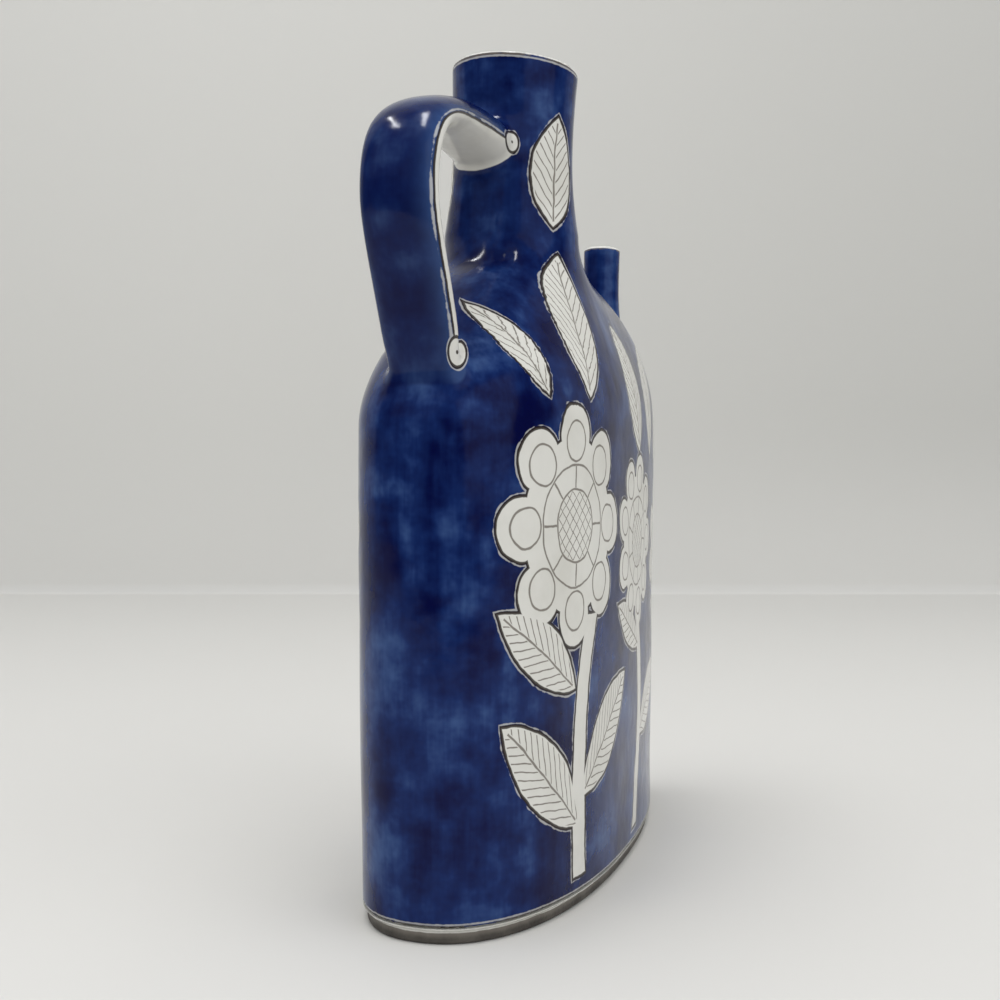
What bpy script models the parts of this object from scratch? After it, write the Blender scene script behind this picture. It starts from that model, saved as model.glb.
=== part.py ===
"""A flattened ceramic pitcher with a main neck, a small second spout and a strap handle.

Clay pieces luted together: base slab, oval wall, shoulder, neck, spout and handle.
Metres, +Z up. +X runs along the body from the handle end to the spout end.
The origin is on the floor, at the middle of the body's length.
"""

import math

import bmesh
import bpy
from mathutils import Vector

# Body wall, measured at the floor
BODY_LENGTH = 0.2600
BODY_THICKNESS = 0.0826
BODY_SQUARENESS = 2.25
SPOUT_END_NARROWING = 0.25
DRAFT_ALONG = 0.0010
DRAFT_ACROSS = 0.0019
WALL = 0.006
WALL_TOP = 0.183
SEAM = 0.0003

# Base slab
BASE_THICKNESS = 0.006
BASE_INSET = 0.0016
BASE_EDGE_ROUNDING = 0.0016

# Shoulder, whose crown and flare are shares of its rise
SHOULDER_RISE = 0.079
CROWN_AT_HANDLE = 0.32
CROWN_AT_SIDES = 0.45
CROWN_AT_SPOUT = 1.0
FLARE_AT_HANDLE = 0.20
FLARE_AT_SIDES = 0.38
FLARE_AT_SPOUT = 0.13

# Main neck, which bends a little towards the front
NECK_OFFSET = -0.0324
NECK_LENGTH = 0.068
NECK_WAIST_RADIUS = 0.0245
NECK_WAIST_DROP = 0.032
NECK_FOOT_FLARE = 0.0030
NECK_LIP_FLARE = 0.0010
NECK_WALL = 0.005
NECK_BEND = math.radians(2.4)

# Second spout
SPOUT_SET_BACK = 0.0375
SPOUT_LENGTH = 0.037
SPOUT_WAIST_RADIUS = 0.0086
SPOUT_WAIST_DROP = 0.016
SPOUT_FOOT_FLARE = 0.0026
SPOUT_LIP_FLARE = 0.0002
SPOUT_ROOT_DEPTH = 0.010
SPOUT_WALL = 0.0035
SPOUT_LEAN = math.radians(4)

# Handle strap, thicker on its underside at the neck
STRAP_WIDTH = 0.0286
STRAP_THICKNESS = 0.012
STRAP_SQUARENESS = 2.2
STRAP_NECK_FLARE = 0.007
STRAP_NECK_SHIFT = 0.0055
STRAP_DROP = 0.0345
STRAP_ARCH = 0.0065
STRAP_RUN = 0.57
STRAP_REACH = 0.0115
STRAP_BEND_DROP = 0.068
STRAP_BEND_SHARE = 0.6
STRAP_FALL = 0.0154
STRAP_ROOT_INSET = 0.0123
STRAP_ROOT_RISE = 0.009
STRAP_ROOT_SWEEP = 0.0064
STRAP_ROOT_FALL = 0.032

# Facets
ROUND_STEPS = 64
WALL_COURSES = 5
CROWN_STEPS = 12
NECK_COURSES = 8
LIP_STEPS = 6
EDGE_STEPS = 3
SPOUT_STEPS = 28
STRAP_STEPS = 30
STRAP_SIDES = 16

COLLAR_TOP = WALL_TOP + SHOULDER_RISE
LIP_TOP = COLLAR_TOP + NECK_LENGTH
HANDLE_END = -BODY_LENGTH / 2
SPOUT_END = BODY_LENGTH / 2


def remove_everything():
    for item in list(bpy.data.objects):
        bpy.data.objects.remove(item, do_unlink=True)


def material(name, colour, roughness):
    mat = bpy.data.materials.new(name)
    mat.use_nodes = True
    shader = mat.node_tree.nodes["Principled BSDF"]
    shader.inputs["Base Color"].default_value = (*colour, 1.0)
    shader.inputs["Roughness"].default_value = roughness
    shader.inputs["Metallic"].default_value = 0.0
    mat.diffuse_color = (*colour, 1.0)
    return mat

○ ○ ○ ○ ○

_Do this:_ Write out the whole listing exactly.

_Correct output:_
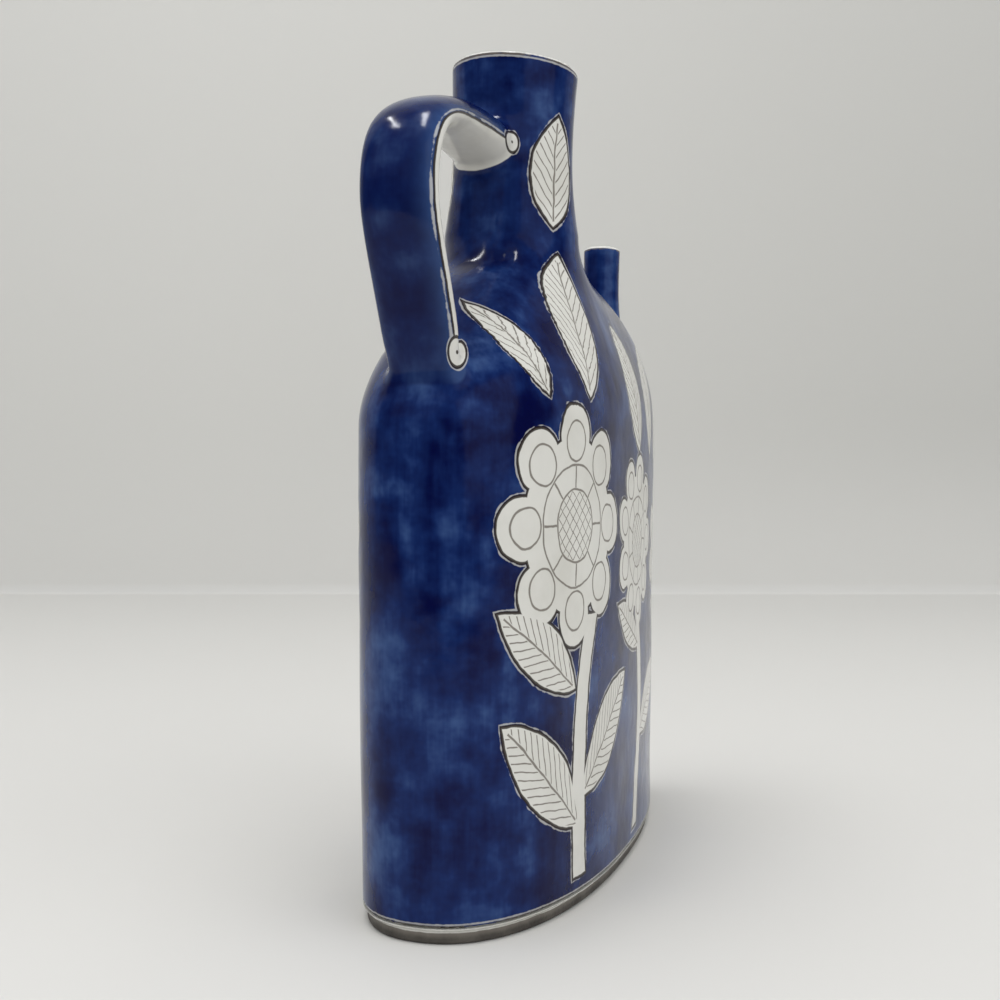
What bpy script models the parts of this object from scratch? After it, write the Blender scene script behind this picture. It starts from that model, saved as model.glb.
=== part.py ===
"""A flattened ceramic pitcher with a main neck, a small second spout and a strap handle.

Clay pieces luted together: base slab, oval wall, shoulder, neck, spout and handle.
Metres, +Z up. +X runs along the body from the handle end to the spout end.
The origin is on the floor, at the middle of the body's length.
"""

import math

import bmesh
import bpy
from mathutils import Vector

# Body wall, measured at the floor
BODY_LENGTH = 0.2600
BODY_THICKNESS = 0.0826
BODY_SQUARENESS = 2.25
SPOUT_END_NARROWING = 0.25
DRAFT_ALONG = 0.0010
DRAFT_ACROSS = 0.0019
WALL = 0.006
WALL_TOP = 0.183
SEAM = 0.0003

# Base slab
BASE_THICKNESS = 0.006
BASE_INSET = 0.0016
BASE_EDGE_ROUNDING = 0.0016

# Shoulder, whose crown and flare are shares of its rise
SHOULDER_RISE = 0.079
CROWN_AT_HANDLE = 0.32
CROWN_AT_SIDES = 0.45
CROWN_AT_SPOUT = 1.0
FLARE_AT_HANDLE = 0.20
FLARE_AT_SIDES = 0.38
FLARE_AT_SPOUT = 0.13

# Main neck, which bends a little towards the front
NECK_OFFSET = -0.0324
NECK_LENGTH = 0.068
NECK_WAIST_RADIUS = 0.0245
NECK_WAIST_DROP = 0.032
NECK_FOOT_FLARE = 0.0030
NECK_LIP_FLARE = 0.0010
NECK_WALL = 0.005
NECK_BEND = math.radians(2.4)

# Second spout
SPOUT_SET_BACK = 0.0375
SPOUT_LENGTH = 0.037
SPOUT_WAIST_RADIUS = 0.0086
SPOUT_WAIST_DROP = 0.016
SPOUT_FOOT_FLARE = 0.0026
SPOUT_LIP_FLARE = 0.0002
SPOUT_ROOT_DEPTH = 0.010
SPOUT_WALL = 0.0035
SPOUT_LEAN = math.radians(4)

# Handle strap, thicker on its underside at the neck
STRAP_WIDTH = 0.0286
STRAP_THICKNESS = 0.012
STRAP_SQUARENESS = 2.2
STRAP_NECK_FLARE = 0.007
STRAP_NECK_SHIFT = 0.0055
STRAP_DROP = 0.0345
STRAP_ARCH = 0.0065
STRAP_RUN = 0.57
STRAP_REACH = 0.0115
STRAP_BEND_DROP = 0.068
STRAP_BEND_SHARE = 0.6
STRAP_FALL = 0.0154
STRAP_ROOT_INSET = 0.0123
STRAP_ROOT_RISE = 0.009
STRAP_ROOT_SWEEP = 0.0064
STRAP_ROOT_FALL = 0.032

# Facets
ROUND_STEPS = 64
WALL_COURSES = 5
CROWN_STEPS = 12
NECK_COURSES = 8
LIP_STEPS = 6
EDGE_STEPS = 3
SPOUT_STEPS = 28
STRAP_STEPS = 30
STRAP_SIDES = 16

COLLAR_TOP = WALL_TOP + SHOULDER_RISE
LIP_TOP = COLLAR_TOP + NECK_LENGTH
HANDLE_END = -BODY_LENGTH / 2
SPOUT_END = BODY_LENGTH / 2


def remove_everything():
    for item in list(bpy.data.objects):
        bpy.data.objects.remove(item, do_unlink=True)


def material(name, colour, roughness):
    mat = bpy.data.materials.new(name)
    mat.use_nodes = True
    shader = mat.node_tree.nodes["Principled BSDF"]
    shader.inputs["Base Color"].default_value = (*colour, 1.0)
    shader.inputs["Roughness"].default_value = roughness
    shader.inputs["Metallic"].default_value = 0.0
    mat.diffuse_color = (*colour, 1.0)
    return mat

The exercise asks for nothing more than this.